WHAT THE EXERCISE ASKS: Your task is to copy every line of the entries that contains "object".

# START OF DATA SUPPLIED

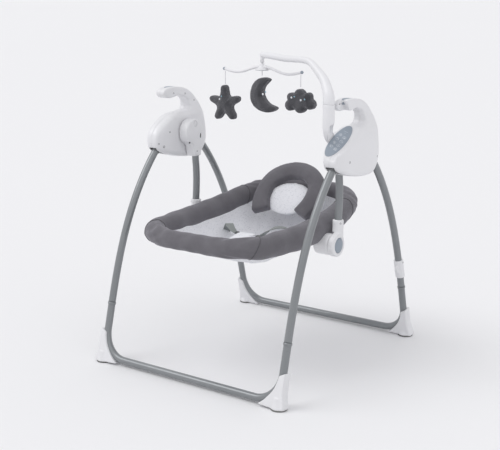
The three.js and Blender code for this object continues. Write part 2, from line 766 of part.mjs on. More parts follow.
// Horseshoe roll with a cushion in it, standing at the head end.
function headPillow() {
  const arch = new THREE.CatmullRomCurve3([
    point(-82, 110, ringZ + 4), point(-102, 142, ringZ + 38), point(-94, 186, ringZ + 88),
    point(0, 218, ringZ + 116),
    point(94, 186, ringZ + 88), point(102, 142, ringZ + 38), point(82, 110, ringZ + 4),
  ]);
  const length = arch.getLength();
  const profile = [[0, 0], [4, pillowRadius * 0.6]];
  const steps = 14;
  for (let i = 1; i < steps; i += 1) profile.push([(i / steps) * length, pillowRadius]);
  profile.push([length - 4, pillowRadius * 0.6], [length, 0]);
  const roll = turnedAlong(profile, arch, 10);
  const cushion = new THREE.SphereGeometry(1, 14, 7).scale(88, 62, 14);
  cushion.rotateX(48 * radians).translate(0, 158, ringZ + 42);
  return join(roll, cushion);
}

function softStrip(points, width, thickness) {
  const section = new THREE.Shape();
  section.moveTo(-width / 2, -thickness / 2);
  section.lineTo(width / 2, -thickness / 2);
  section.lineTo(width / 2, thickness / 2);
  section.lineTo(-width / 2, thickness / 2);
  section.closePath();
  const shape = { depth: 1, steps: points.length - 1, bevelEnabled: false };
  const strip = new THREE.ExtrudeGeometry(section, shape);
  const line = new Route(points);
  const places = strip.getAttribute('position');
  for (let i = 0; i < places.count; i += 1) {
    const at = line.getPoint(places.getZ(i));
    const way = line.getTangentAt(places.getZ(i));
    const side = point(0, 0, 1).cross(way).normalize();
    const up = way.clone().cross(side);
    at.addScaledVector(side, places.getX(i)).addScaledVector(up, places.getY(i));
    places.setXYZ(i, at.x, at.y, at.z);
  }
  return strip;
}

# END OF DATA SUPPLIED
# START OF DATA SUPPLIED

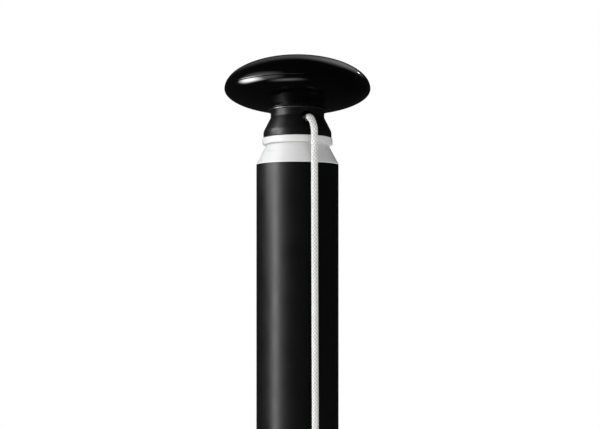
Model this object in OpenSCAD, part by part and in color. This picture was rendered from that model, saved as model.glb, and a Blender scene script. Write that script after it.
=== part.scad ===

# END OF DATA SUPPLIED

WRITTEN ANSWER:
The three.js and Blender code for this object continues. Write part 2, from line 766 of part.mjs on. More parts follow.
Model this object in OpenSCAD, part by part and in color. This picture was rendered from that model, saved as model.glb, and a Blender scene script. Write that script after it.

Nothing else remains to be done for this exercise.